Dengan wadah pengelolaan berbentuk holding, siapa pun yang menjadi pimpinan unit usaha BUMN niscaya berani menolak tekanan kepentingan pihak lain. Dia berani menolak karena dia harus bertanggung jawab secara profesional. Jadi, dengan dikelola holding, tidak ada kepentingan yang berani mengintervensi BUMN. Di bawah holding, tuntutan terhadap BUMN begitu jelas: harus profesional dan berorientasi kepada keuntungan.
Gambaran seperti itu sudah dilakukan Malaysia dan Singapura. BUMN di kedua negeri itu dikelola holding yang benar-benar profesional dan sama sekali tidak bisa direcoki oleh elite kekuasaan sekalipun.
Kita sendiri pernah mewacanakan pembentukan holding BUMN. Tetapi, entah mengapa, wacana itu kemudian menguap begitu saja. Akibatnya, BUMN tetap dikelola oleh seorang menteri, bukan oleh presiden direktur.

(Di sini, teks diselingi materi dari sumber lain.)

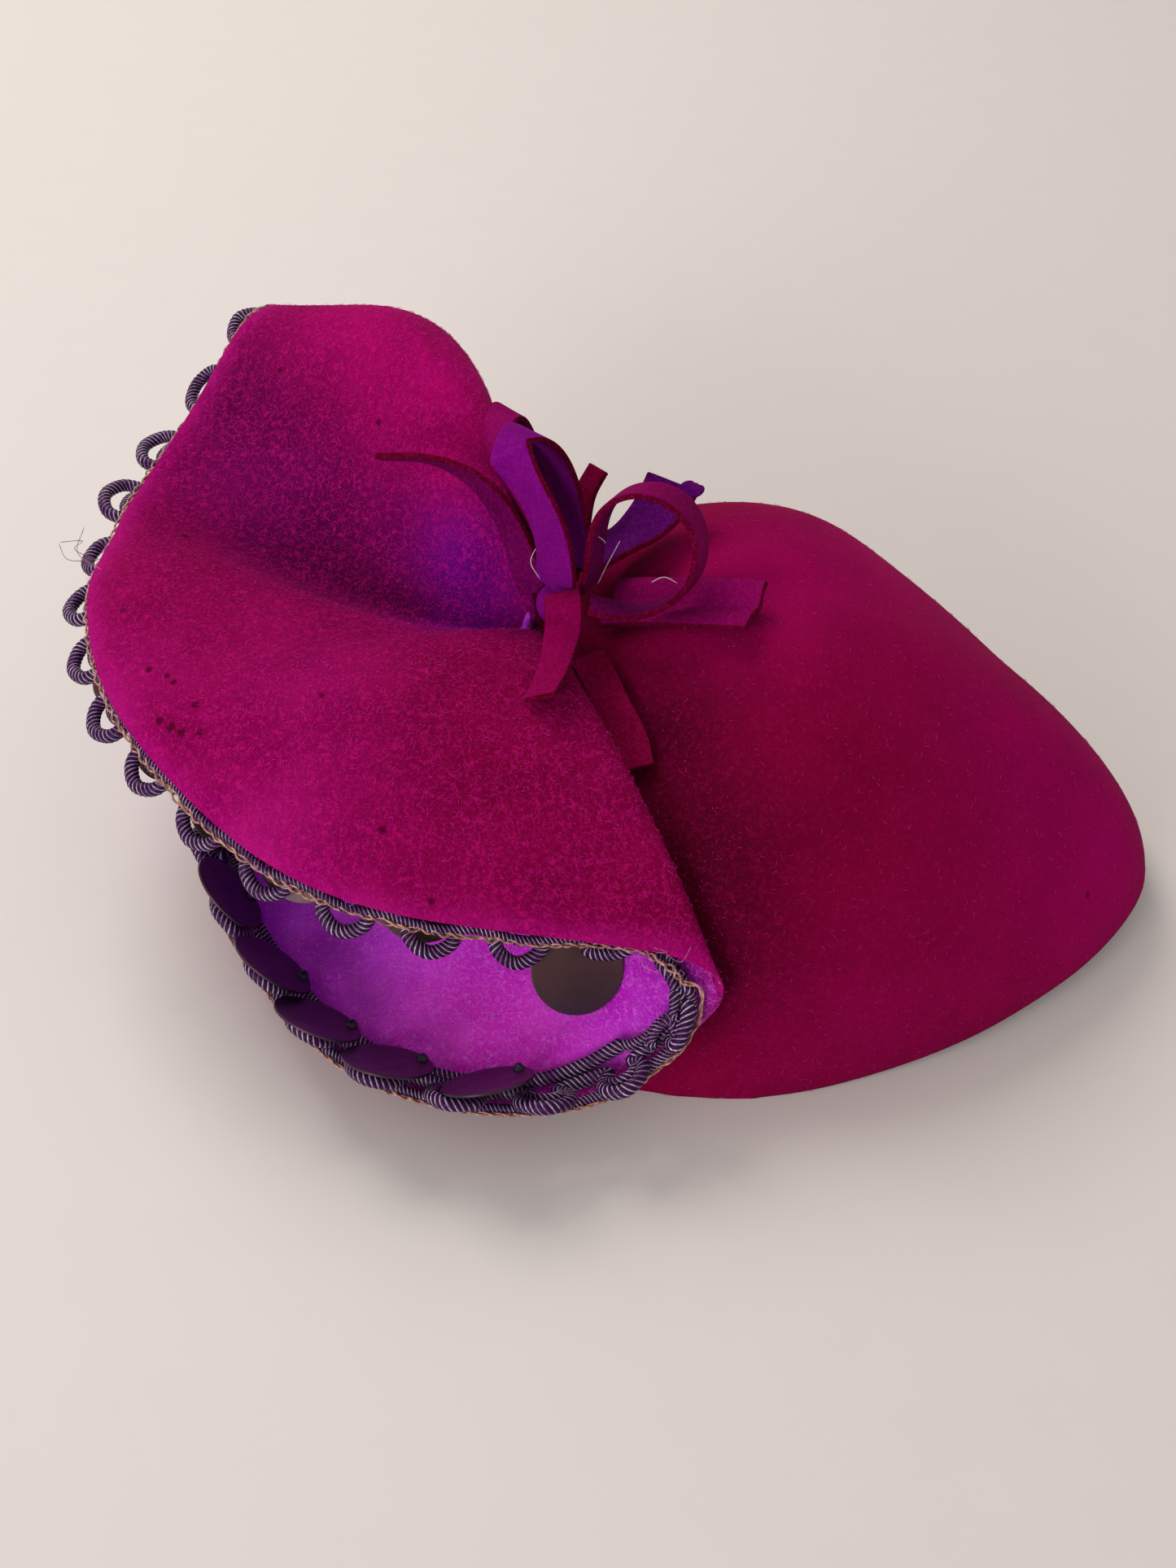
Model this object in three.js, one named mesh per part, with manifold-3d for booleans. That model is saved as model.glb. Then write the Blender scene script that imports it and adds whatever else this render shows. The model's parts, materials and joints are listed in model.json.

Soal holding BUMN sangat bergantung pada kemauan politik pemerintah. Tanpa keinginan politik mengubah paradigma pengelolaan BUMN menjadi benar-benar profesional dan murni berorientasi kepada keuntungan, BUMN niscaya senantiasa menjadi sapi perahan kalangan elite. Artinya, disukai ataupun tidak, terang-terangan ataupun sembunyi-sembunyi, praktik BUMN setor upeti terus saja berlangsung. Terlebih lagi praktik itu acap merupakan simbiosis-mutualis antara pihak BUMN dan elite eksekutif ataupun legislatif.